*** Material provided

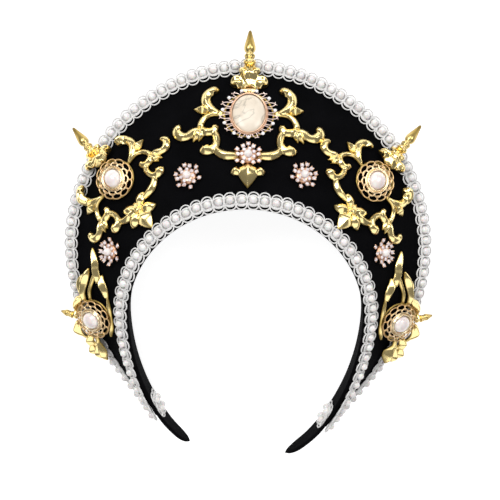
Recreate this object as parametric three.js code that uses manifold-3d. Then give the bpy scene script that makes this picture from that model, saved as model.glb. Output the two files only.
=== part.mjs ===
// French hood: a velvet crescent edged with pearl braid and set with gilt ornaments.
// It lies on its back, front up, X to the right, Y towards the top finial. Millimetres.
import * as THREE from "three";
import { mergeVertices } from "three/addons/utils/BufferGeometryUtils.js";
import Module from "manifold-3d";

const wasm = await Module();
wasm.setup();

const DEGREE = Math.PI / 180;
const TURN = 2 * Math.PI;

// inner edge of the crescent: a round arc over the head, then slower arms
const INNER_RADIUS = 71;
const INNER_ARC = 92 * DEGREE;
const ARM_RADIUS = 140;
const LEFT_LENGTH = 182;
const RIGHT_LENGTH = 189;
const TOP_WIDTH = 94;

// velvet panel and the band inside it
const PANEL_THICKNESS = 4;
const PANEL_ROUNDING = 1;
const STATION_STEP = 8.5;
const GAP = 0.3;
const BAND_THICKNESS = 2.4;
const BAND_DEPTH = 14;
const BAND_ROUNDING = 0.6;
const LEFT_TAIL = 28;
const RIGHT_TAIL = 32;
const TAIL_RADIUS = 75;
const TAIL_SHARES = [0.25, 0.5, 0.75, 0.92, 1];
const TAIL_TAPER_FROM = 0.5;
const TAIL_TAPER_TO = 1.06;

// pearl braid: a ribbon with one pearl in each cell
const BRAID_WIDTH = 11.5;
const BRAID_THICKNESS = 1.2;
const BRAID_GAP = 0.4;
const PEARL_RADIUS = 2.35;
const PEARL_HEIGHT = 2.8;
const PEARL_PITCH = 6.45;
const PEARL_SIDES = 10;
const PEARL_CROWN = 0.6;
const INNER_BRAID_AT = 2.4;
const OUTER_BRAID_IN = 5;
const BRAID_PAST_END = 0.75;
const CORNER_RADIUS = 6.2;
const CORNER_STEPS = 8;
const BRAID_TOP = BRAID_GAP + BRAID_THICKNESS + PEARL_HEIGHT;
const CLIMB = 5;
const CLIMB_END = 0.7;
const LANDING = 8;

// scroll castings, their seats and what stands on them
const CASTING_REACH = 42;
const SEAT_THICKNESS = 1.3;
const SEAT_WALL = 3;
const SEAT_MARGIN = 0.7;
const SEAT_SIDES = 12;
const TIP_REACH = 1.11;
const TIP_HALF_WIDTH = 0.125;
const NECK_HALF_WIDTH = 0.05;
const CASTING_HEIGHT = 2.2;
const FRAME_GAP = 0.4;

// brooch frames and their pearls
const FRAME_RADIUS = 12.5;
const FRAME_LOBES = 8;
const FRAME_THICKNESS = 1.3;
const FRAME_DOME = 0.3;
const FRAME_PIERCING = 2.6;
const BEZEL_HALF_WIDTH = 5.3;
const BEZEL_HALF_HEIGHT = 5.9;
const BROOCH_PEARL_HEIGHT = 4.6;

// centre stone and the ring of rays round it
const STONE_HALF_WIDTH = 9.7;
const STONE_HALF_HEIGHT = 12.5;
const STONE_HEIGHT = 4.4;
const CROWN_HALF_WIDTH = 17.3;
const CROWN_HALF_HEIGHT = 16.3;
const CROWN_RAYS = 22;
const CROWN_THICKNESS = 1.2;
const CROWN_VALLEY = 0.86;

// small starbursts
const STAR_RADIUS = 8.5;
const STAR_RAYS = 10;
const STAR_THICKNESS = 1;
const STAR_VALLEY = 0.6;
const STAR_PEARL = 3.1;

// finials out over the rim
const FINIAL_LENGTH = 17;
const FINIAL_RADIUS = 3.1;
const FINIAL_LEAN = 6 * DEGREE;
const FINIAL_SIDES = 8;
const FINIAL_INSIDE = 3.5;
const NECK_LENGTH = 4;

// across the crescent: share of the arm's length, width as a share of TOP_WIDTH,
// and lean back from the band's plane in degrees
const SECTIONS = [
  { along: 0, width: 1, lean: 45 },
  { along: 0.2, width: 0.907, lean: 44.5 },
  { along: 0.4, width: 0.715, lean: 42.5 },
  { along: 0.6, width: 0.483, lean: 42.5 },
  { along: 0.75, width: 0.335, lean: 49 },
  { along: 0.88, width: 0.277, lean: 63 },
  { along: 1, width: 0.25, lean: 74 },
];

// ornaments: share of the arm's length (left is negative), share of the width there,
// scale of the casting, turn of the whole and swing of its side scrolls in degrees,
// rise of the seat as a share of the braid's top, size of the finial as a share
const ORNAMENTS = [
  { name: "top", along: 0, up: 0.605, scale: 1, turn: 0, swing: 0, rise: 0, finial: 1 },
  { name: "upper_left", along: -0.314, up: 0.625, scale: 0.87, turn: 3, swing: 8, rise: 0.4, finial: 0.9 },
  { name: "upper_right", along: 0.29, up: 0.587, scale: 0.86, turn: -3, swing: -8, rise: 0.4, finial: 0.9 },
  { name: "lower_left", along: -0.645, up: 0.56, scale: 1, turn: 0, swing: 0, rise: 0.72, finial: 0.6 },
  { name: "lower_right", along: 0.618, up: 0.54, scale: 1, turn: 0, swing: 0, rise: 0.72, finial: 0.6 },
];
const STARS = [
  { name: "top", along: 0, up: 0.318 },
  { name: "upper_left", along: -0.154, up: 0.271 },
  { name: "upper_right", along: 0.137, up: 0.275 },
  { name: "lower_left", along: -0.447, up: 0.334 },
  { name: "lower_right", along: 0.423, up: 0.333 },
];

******

● Written exercise:
Show the data once more, exactly as it was written.

● Response to the exercise:
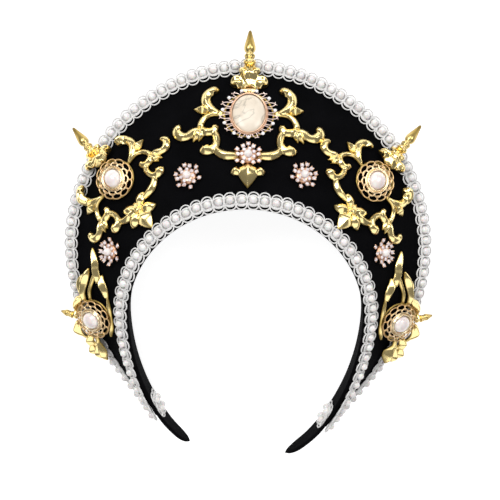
Recreate this object as parametric three.js code that uses manifold-3d. Then give the bpy scene script that makes this picture from that model, saved as model.glb. Output the two files only.
=== part.mjs ===
// French hood: a velvet crescent edged with pearl braid and set with gilt ornaments.
// It lies on its back, front up, X to the right, Y towards the top finial. Millimetres.
import * as THREE from "three";
import { mergeVertices } from "three/addons/utils/BufferGeometryUtils.js";
import Module from "manifold-3d";

const wasm = await Module();
wasm.setup();

const DEGREE = Math.PI / 180;
const TURN = 2 * Math.PI;

// inner edge of the crescent: a round arc over the head, then slower arms
const INNER_RADIUS = 71;
const INNER_ARC = 92 * DEGREE;
const ARM_RADIUS = 140;
const LEFT_LENGTH = 182;
const RIGHT_LENGTH = 189;
const TOP_WIDTH = 94;

// velvet panel and the band inside it
const PANEL_THICKNESS = 4;
const PANEL_ROUNDING = 1;
const STATION_STEP = 8.5;
const GAP = 0.3;
const BAND_THICKNESS = 2.4;
const BAND_DEPTH = 14;
const BAND_ROUNDING = 0.6;
const LEFT_TAIL = 28;
const RIGHT_TAIL = 32;
const TAIL_RADIUS = 75;
const TAIL_SHARES = [0.25, 0.5, 0.75, 0.92, 1];
const TAIL_TAPER_FROM = 0.5;
const TAIL_TAPER_TO = 1.06;

// pearl braid: a ribbon with one pearl in each cell
const BRAID_WIDTH = 11.5;
const BRAID_THICKNESS = 1.2;
const BRAID_GAP = 0.4;
const PEARL_RADIUS = 2.35;
const PEARL_HEIGHT = 2.8;
const PEARL_PITCH = 6.45;
const PEARL_SIDES = 10;
const PEARL_CROWN = 0.6;
const INNER_BRAID_AT = 2.4;
const OUTER_BRAID_IN = 5;
const BRAID_PAST_END = 0.75;
const CORNER_RADIUS = 6.2;
const CORNER_STEPS = 8;
const BRAID_TOP = BRAID_GAP + BRAID_THICKNESS + PEARL_HEIGHT;
const CLIMB = 5;
const CLIMB_END = 0.7;
const LANDING = 8;

// scroll castings, their seats and what stands on them
const CASTING_REACH = 42;
const SEAT_THICKNESS = 1.3;
const SEAT_WALL = 3;
const SEAT_MARGIN = 0.7;
const SEAT_SIDES = 12;
const TIP_REACH = 1.11;
const TIP_HALF_WIDTH = 0.125;
const NECK_HALF_WIDTH = 0.05;
const CASTING_HEIGHT = 2.2;
const FRAME_GAP = 0.4;

// brooch frames and their pearls
const FRAME_RADIUS = 12.5;
const FRAME_LOBES = 8;
const FRAME_THICKNESS = 1.3;
const FRAME_DOME = 0.3;
const FRAME_PIERCING = 2.6;
const BEZEL_HALF_WIDTH = 5.3;
const BEZEL_HALF_HEIGHT = 5.9;
const BROOCH_PEARL_HEIGHT = 4.6;

// centre stone and the ring of rays round it
const STONE_HALF_WIDTH = 9.7;
const STONE_HALF_HEIGHT = 12.5;
const STONE_HEIGHT = 4.4;
const CROWN_HALF_WIDTH = 17.3;
const CROWN_HALF_HEIGHT = 16.3;
const CROWN_RAYS = 22;
const CROWN_THICKNESS = 1.2;
const CROWN_VALLEY = 0.86;

// small starbursts
const STAR_RADIUS = 8.5;
const STAR_RAYS = 10;
const STAR_THICKNESS = 1;
const STAR_VALLEY = 0.6;
const STAR_PEARL = 3.1;

// finials out over the rim
const FINIAL_LENGTH = 17;
const FINIAL_RADIUS = 3.1;
const FINIAL_LEAN = 6 * DEGREE;
const FINIAL_SIDES = 8;
const FINIAL_INSIDE = 3.5;
const NECK_LENGTH = 4;

// across the crescent: share of the arm's length, width as a share of TOP_WIDTH,
// and lean back from the band's plane in degrees
const SECTIONS = [
  { along: 0, width: 1, lean: 45 },
  { along: 0.2, width: 0.907, lean: 44.5 },
  { along: 0.4, width: 0.715, lean: 42.5 },
  { along: 0.6, width: 0.483, lean: 42.5 },
  { along: 0.75, width: 0.335, lean: 49 },
  { along: 0.88, width: 0.277, lean: 63 },
  { along: 1, width: 0.25, lean: 74 },
];

// ornaments: share of the arm's length (left is negative), share of the width there,
// scale of the casting, turn of the whole and swing of its side scrolls in degrees,
// rise of the seat as a share of the braid's top, size of the finial as a share
const ORNAMENTS = [
  { name: "top", along: 0, up: 0.605, scale: 1, turn: 0, swing: 0, rise: 0, finial: 1 },
  { name: "upper_left", along: -0.314, up: 0.625, scale: 0.87, turn: 3, swing: 8, rise: 0.4, finial: 0.9 },
  { name: "upper_right", along: 0.29, up: 0.587, scale: 0.86, turn: -3, swing: -8, rise: 0.4, finial: 0.9 },
  { name: "lower_left", along: -0.645, up: 0.56, scale: 1, turn: 0, swing: 0, rise: 0.72, finial: 0.6 },
  { name: "lower_right", along: 0.618, up: 0.54, scale: 1, turn: 0, swing: 0, rise: 0.72, finial: 0.6 },
];
const STARS = [
  { name: "top", along: 0, up: 0.318 },
  { name: "upper_left", along: -0.154, up: 0.271 },
  { name: "upper_right", along: 0.137, up: 0.275 },
  { name: "lower_left", along: -0.447, up: 0.334 },
  { name: "lower_right", along: 0.423, up: 0.333 },
];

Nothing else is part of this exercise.